I remember being in a bad mood ’cause the pizza section was closed, so I was in arms-folded mode. No way I was going to say yes and stand around while she talks to someone. And then she goes up to him, and talks. I’m bored, having to listen to my mom work her game.

He’s trying to talk to me, and there’s something off about him. I got that gut feeling, and I was smart enough to voice it. My mom and I left the store and she’s asking about my impression of him. My impression? Stay away. I didn’t like him, not just because I had to stand for an hour 20 feet from the closed pizza section of K-Mart.

Of course, she asked for my opinion and ignored it. She tried reasoning ‘oh, you’ll come to like him’ or ‘you’re just a kid, you’ll understand when you’re older’ or ‘well, you need a father figure in your life, maybe he’ll be better than your father’. Let me tell you, having no father was better than that piss poor excuse for a man.

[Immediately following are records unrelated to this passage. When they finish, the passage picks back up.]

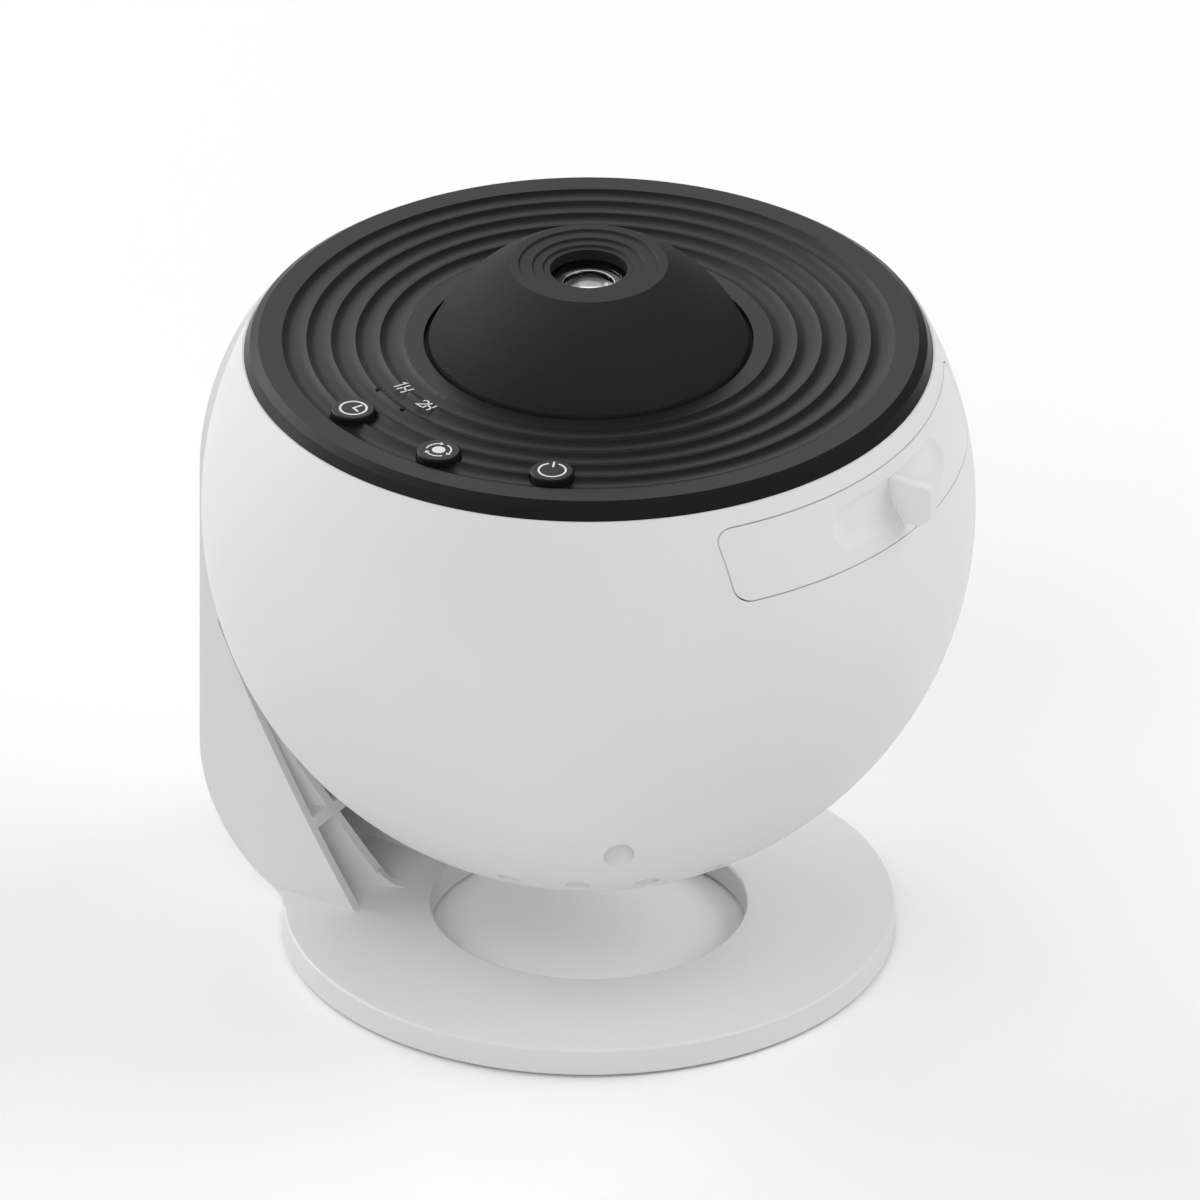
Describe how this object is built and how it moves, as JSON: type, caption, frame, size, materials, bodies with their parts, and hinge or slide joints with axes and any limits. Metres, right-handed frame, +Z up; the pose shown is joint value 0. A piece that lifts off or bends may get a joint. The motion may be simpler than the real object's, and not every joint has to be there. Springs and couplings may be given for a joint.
{
  "type": "planetarium projector",
  "caption": "Ball-shaped star projector tilting on a side arm with a ring base, with a ringed top plate, turning focus dome, touch keys and a slide-out film drawer.",
  "frame": {"origin": "centre of the base ring on the surface it stands on", "axes": "+Z up; -Y is the front, where the middle key is; the film drawer opens along +X and the stand arm is on the -X side"},
  "size_m": [0.1509, 0.15, 0.1476],
  "materials": {
    "white_shell": "satin white",
    "black_plate": "fine matte black",
    "grained_dome": "grained matte black",
    "foot_rubber": "matte",
    "frame_plastic": "moulded grey",
    "barrel_black": "black anodised",
    "lens_glass": "polished",
    "star_film": "clear film printed dark with stars",
    "steel": "zinc plated",
    "sink_aluminium": "plain",
    "motor_metal": "plain",
    "board": "solder mask green",
    "black_part": "matte",
    "inlet_brass": "plain",
    "led_resin": "clear resin",
    "light_pipe": "smoked clear"
  },
  "bodies": {
    "stand": {"stand_frame": "white_shell", "foot_ring": "foot_rubber", "pivot_bolt": "steel", "pivot_cap": "white_shell", "thrust_washer": "frame_plastic", "pressure_washer": "steel", "spring_washer": "steel", "pivot_nut": "steel"},
    "head": {"ball_shell": "white_shell", "board_screws": "steel", "button_board": "board", "button_board_screws": "steel", "button_lead": "black_part", "case_screws": "steel", "chassis": "frame_plastic", "condenser_lower": "lens_glass", "condenser_ring": "barrel_black", "condenser_spacer": "barrel_black", "condenser_upper": "lens_glass", "gear_motor": "motor_metal", "heat_sink": "sink_aluminium", "indicator_leds": "led_resin", "inlet_pin": "inlet_brass", "lamp_housing": "sink_aluminium", "lamp_screws": "steel", "led_board": "board", "led_emitter": "led_resin", "led_lead": "black_part", "lens_mount": "frame_plastic", "lens_mount_screws": "steel", "light_pipes": "light_pipe", "main_board": "board", "motor_lead": "black_part", "motor_screws": "steel", "pivot_bush": "frame_plastic", "power_inlet": "black_part", "sink_screws": "steel", "tact_switches": "black_part", "top_plate": "black_plate"},
    "focus": {"focus_dome": "grained_dome"},
    "lens": {"lens_barrel": "barrel_black", "front_lens": "lens_glass", "rear_lens": "lens_glass", "lens_spacer": "barrel_black", "lens_retainer": "barrel_black", "cam_pins": "steel"},
    "drawer": {"drawer_tray": "frame_plastic", "drawer_front": "white_shell", "drawer_screws": "steel"},
    "disc": {"disc_gear": "frame_plastic", "disc_frame": "frame_plastic", "star_film": "star_film", "film_ring": "frame_plastic"},
    "pinion": {"drive_pinion": "frame_plastic", "motor_shaft": "steel"},
    "power_button": {"power_key": "black_plate"},
    "rotate_button": {"rotate_key": "black_plate"},
    "timer_button": {"timer_key": "black_plate"}
  },
  "joints": [
    {"name": "head_tilt", "type": "hinge", "parent": "stand", "child": "head", "pos_m": [0, 0, 0.0943], "axis": [1, 0, 0], "continuous": true},
    {"name": "drawer_slide", "type": "slide", "parent": "head", "child": "drawer", "axis": [1, 0, 0], "range_m": [0, 0.09]},
    {"name": "disc_spin", "type": "hinge", "parent": "drawer", "child": "disc", "pos_m": [0, 0, 0.0943], "axis": [0, 0, 1], "continuous": true},
    {"name": "pinion_spin", "type": "hinge", "parent": "head", "child": "pinion", "pos_m": [-0.0352, 0, 0.0943], "axis": [0, 0, 1], "continuous": true},
    {"name": "focus_turn", "type": "hinge", "parent": "head", "child": "focus", "pos_m": [0, 0, 0.0943], "axis": [0, 0, 1], "range_deg": [-60, 60]},
    {"name": "lens_slide", "type": "slide", "parent": "head", "child": "lens", "axis": [0, 0, 1], "range_m": [-0.00205, 0.00205]},
    {"name": "power_press", "type": "slide", "parent": "head", "child": "power_button", "axis": [0, 0, -1], "range_m": [0, 0.0007], "stiffness_N_per_m": 2500, "springref_m": -0.0004},
    {"name": "rotate_press", "type": "slide", "parent": "head", "child": "rotate_button", "axis": [0, 0, -1], "range_m": [0, 0.0007], "stiffness_N_per_m": 2500, "springref_m": -0.0004},
    {"name": "timer_press", "type": "slide", "parent": "head", "child": "timer_button", "axis": [0, 0, -1], "range_m": [0, 0.0007], "stiffness_N_per_m": 2500, "springref_m": -0.0004}
  ],
  "couplings": [
    {"joint": "pinion_spin", "follows": "disc_spin", "ratio": -3.8889},
    {"joint": "lens_slide", "follows": "focus_turn", "m_per_rad": -0.0019099}
  ]
}
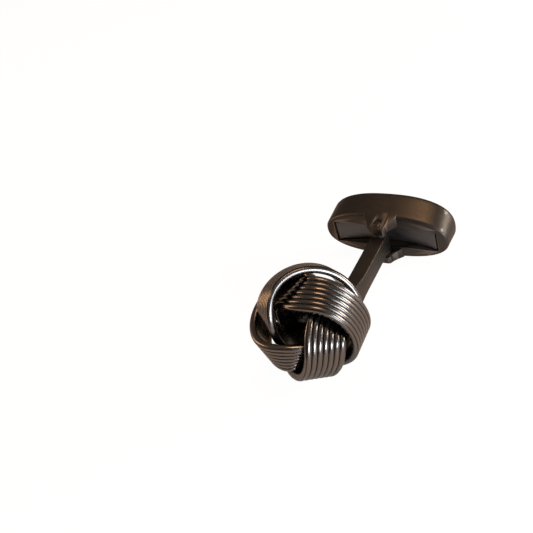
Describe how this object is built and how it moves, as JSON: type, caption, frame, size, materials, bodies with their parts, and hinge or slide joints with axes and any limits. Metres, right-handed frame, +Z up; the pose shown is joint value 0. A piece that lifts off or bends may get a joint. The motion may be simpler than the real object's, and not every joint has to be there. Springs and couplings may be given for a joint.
{
  "type": "cufflink",
  "caption": "Knot cufflink: a hollow ball woven from ribbed metal strip on a tapered post, with a hinged oval toggle that holds a spring leaf.",
  "frame": {"origin": "bottom centre of the bounding box, with the toggle at right angles to the post", "axes": "+Y along the post from the knot to the toggle, +X along the toggle, +Z up"},
  "size_m": [0.0178, 0.0288, 0.0141],
  "materials": {
    "knot_metal": "polished",
    "toggle_metal": "satin",
    "spring_steel": "satin"
  },
  "bodies": {
    "knot_and_post": {"knot_band_1": "knot_metal", "knot_band_2": "knot_metal", "knot_band_3": "knot_metal", "knot_band_4": "knot_metal", "post": "knot_metal"},
    "toggle": {"toggle_body": "toggle_metal", "spring_leaf": "spring_steel", "pivot_pin": "toggle_metal"}
  },
  "joints": [
    {"name": "toggle_hinge", "type": "hinge", "parent": "knot_and_post", "child": "toggle", "pos_m": [0.00018, 0.00939, 0.00489], "axis": [0, 0, 1], "range_deg": [-90, 90]}
  ]
}
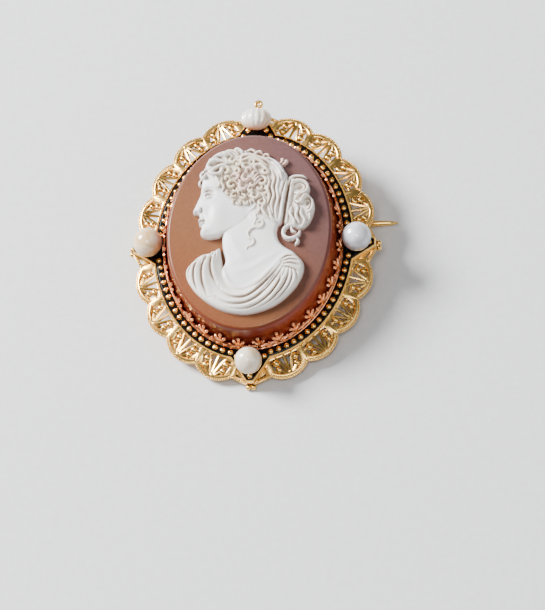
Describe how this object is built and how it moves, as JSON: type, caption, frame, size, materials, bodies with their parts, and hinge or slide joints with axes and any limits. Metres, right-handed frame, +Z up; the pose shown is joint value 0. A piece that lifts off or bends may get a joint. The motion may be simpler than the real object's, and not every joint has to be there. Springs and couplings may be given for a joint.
{
  "type": "cameo brooch",
  "caption": "Oval agate cameo brooch with a carved bust in a claw collet, black enamel band with gold grains and four pearls, pierced scalloped gold border and a hinged pin",
  "frame": {"origin": "centre of the footprint, on the surface the brooch lies on", "axes": "+Y towards the head of the bust and the eye at the top, +X towards the tip of the pin, +Z up, out of the carved face"},
  "size_m": [0.0428, 0.0488, 0.0156],
  "materials": {
    "agate_brown": "polished, translucent at the edge",
    "agate_white": "carved, soft satin",
    "gold_rose": "polished 18 carat gold, rosy",
    "gold_bright": "polished 18 carat gold, pale yellow",
    "enamel_black": "glossy black enamel",
    "pearl_cream": "pearl lustre, cream",
    "pearl_grey": "pearl lustre, silver grey",
    "pearl_white": "pearl lustre, white"
  },
  "bodies": {
    "brooch": {"cameo_ground": "agate_brown", "cameo_relief": "agate_white", "claw_collar": "gold_rose", "band_plate": "gold_bright", "enamel_band": "enamel_black", "border": "gold_bright", "pearl_top": "pearl_white", "pearl_right": "pearl_grey", "pearl_bottom": "pearl_white", "pearl_left": "pearl_cream", "back_frame": "gold_bright", "hinge_rivet": "gold_bright"},
    "pin": {"pin_stem": "gold_bright"}
  },
  "joints": [
    {"name": "pin_hinge", "type": "hinge", "parent": "brooch", "child": "pin", "pos_m": [-0.01551, 0.00525, 0.00148], "axis": [0, 0.9863, 0.1651], "range_deg": [0, 75]}
  ]
}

Their first date was alright. We watched Indiana Jones, and that was cool. My mom and him sat on the floor where I normally watched, so it was like a family thing and I briefly wondered if that was what normal parents did with their kids. And then I realized my mom would never sit on the floor with me and just watch a movie. It wasn’t that it was below her to watch a movie with me, it was the fact that I knew the only reason why she was doing it was because of him. And then I was jealous.

That was my mom, and I had no control over where her attention was anymore. (I was raised as an only child in our house, despite me having siblings)

I acted out, stole money from her and stuff. I did that before he showed up in our lives, but after she met him, I did it to spite her instead of doing so out of greed. Hell hath no fury like a child ignored. Until I wasn’t ignored anymore, and then I wished I was.

After a few months, he moved in. The honeymoon phase was fine, he was strict and I cried sometimes because I wasn’t allowed to talk back to him or her. He made it very clear I was no longer going to be allowed to be disrespectful. I stood in the corner in time outs, and was ordered to apologize if my tone was anything short of acceptable to him. But then, the honeymoon phase ended, and he began to lay into me instead of verbally reprimanding me.

I went to school with bruises, I couldn’t sit because it hurt so much, and I started begging him for mercy, doing everything I could, saying everything I could, to get him to not order me to retrieve his belt.

I hated him, but more importantly, I hated my mom. She continued to stand by and let it happen. I used to beg her to get rid of him, reason with her to leave him, and nothing worked. She said he was putting me straight. I suspect she was terrified of him, though.

She did end up kicking him out, though. They had been dating off and on for two years, of course, but the final straw came two years after they first met. Two years too late, I’d say.

It was a summer night, and I was 8. My normal routine at night was to walk around the house in my underwear, because it was summertime in southern California with no air conditioning. Having a disabled mom on welfare wasn’t conductive to luxuries like non-suffocating air. I’m not making a judgement, just stating my reason for walking around with practically nothing on. Anyways, the final straw.

My mom’s in the kitchen doing dishes while I’m sitting on the pulled out futon. He has me scoot over to let him go under the blanket, and I ignore him while I watch T.V. Then, he tells me to get under the covers, and I take my stand. The hell I’d be under the blanket. It was summer, and the last thing I wanted were layers. And then he threatens me. At the time, I had no idea what he was intending. I’m refusing to get under an inch-thick comforter when my mom gains some of the respect she lost.

She had finished dishes, and she had overheard him ordering me to get under the blanket with him. In summer. She knew what I didn’t, and I swear, I had never seen her so upset. In all of my life before then, and before her death, it was the most protective thing she had ever done.

She came into the living room, charging at him, shouting at him, slapping him, insulting him, and she did so with such a fury that he cowered out of the front door. She also called the police, and he made the mistake of leaving his wallet behind. And that was the last we ever saw of Richard. Good riddance.